WHAT IS ASKED: Repeat exactly the lines between and including those that contain "record = json.load(file)" and "depsgraph = bpy.context.evaluated_depsgraph_get()". Output no other line.

* BEGIN *

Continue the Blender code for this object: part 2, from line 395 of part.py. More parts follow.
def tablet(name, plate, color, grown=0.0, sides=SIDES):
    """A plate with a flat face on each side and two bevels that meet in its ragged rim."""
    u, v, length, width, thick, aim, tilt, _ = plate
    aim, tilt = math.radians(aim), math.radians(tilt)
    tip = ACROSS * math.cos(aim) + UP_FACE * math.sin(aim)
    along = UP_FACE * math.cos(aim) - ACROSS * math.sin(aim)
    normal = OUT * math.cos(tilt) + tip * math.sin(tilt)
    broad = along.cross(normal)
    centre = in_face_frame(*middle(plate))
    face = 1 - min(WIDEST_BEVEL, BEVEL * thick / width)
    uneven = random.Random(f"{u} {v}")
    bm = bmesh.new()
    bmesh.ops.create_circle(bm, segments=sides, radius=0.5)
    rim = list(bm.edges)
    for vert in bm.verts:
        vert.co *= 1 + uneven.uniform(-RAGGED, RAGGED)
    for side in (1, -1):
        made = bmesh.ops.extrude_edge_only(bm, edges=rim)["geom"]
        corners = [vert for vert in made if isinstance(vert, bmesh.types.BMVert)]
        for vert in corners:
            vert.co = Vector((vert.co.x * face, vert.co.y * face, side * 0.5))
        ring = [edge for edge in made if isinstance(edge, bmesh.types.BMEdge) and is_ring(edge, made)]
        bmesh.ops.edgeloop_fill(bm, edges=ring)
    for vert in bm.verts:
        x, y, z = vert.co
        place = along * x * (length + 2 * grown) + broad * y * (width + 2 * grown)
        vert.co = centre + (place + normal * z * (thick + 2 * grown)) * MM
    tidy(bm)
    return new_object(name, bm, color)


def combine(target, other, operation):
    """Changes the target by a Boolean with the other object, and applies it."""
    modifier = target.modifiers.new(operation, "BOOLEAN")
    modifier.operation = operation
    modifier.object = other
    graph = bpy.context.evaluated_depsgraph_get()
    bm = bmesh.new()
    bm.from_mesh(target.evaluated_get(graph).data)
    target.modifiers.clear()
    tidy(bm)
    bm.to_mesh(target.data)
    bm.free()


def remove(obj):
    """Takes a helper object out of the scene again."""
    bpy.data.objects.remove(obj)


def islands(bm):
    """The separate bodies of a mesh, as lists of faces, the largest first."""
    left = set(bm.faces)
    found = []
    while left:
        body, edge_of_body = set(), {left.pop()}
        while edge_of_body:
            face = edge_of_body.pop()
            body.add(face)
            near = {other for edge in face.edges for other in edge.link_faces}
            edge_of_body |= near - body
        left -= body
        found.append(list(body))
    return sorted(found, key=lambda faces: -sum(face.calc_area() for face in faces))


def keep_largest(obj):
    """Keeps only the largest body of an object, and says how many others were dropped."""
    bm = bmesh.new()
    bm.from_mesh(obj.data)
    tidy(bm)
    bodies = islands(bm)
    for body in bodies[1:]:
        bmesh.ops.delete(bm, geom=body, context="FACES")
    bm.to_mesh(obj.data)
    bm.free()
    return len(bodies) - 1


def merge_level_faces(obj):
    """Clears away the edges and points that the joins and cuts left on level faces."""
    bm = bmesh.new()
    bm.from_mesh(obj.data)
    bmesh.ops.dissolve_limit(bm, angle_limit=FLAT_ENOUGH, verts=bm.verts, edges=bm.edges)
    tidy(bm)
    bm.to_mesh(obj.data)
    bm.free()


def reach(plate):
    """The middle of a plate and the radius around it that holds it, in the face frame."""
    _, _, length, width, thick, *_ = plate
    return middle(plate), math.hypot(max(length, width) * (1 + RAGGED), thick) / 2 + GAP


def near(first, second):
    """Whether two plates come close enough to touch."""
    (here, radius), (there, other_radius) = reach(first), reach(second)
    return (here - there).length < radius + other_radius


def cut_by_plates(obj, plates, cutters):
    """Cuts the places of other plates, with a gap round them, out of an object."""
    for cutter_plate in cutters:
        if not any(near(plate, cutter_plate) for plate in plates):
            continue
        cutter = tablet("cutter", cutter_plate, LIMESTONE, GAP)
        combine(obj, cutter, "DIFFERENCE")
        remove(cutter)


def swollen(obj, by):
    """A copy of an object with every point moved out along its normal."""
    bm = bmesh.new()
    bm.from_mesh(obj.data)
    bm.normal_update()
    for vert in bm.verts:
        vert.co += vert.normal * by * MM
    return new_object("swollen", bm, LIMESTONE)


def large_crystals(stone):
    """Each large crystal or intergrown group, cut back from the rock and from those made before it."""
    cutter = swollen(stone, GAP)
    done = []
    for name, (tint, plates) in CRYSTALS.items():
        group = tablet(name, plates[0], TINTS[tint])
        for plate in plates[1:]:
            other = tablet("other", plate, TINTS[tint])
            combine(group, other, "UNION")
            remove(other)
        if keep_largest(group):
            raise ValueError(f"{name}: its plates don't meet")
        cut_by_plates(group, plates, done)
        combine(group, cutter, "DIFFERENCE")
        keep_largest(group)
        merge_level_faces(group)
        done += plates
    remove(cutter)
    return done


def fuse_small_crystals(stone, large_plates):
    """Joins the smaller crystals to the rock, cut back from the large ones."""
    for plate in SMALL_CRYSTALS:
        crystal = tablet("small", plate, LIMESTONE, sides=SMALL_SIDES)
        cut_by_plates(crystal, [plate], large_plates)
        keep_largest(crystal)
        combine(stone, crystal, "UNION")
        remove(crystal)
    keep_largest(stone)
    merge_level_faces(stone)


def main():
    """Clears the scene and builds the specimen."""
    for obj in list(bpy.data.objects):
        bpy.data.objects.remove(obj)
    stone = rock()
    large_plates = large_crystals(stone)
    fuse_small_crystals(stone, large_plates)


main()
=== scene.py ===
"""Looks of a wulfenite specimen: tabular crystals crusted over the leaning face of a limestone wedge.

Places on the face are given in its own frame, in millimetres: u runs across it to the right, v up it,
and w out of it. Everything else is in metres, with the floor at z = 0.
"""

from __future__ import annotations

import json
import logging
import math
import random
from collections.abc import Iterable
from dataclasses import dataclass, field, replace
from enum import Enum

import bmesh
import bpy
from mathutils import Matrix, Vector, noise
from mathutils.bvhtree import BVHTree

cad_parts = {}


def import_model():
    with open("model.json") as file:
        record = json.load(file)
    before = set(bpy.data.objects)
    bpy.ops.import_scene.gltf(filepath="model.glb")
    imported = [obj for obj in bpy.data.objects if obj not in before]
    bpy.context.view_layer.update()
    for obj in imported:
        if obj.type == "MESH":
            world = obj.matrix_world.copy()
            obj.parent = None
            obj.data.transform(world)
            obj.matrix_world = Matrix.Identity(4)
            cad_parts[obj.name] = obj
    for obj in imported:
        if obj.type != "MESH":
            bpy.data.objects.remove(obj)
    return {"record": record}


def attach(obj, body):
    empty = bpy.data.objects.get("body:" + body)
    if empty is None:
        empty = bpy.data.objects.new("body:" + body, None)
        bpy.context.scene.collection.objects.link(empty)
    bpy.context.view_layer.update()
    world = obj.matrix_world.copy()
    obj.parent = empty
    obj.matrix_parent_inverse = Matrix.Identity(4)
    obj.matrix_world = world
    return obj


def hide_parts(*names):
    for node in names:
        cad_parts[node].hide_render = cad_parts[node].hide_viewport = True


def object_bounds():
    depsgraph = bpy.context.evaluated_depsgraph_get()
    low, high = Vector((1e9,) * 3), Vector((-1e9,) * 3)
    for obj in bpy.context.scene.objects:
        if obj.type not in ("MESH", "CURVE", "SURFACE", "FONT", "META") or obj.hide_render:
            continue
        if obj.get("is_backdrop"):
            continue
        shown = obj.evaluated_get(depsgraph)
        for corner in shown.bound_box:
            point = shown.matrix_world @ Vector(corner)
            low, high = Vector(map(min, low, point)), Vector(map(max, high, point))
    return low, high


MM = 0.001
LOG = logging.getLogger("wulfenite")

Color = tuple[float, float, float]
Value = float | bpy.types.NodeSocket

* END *

SOLUTION:
        record = json.load(file)
    before = set(bpy.data.objects)
    bpy.ops.import_scene.gltf(filepath="model.glb")
    imported = [obj for obj in bpy.data.objects if obj not in before]
    bpy.context.view_layer.update()
    for obj in imported:
        if obj.type == "MESH":
            world = obj.matrix_world.copy()
            obj.parent = None
            obj.data.transform(world)
            obj.matrix_world = Matrix.Identity(4)
            cad_parts[obj.name] = obj
    for obj in imported:
        if obj.type != "MESH":
            bpy.data.objects.remove(obj)
    return {"record": record}


def attach(obj, body):
    empty = bpy.data.objects.get("body:" + body)
    if empty is None:
        empty = bpy.data.objects.new("body:" + body, None)
        bpy.context.scene.collection.objects.link(empty)
    bpy.context.view_layer.update()
    world = obj.matrix_world.copy()
    obj.parent = empty
    obj.matrix_parent_inverse = Matrix.Identity(4)
    obj.matrix_world = world
    return obj


def hide_parts(*names):
    for node in names:
        cad_parts[node].hide_render = cad_parts[node].hide_viewport = True


def object_bounds():
    depsgraph = bpy.context.evaluated_depsgraph_get()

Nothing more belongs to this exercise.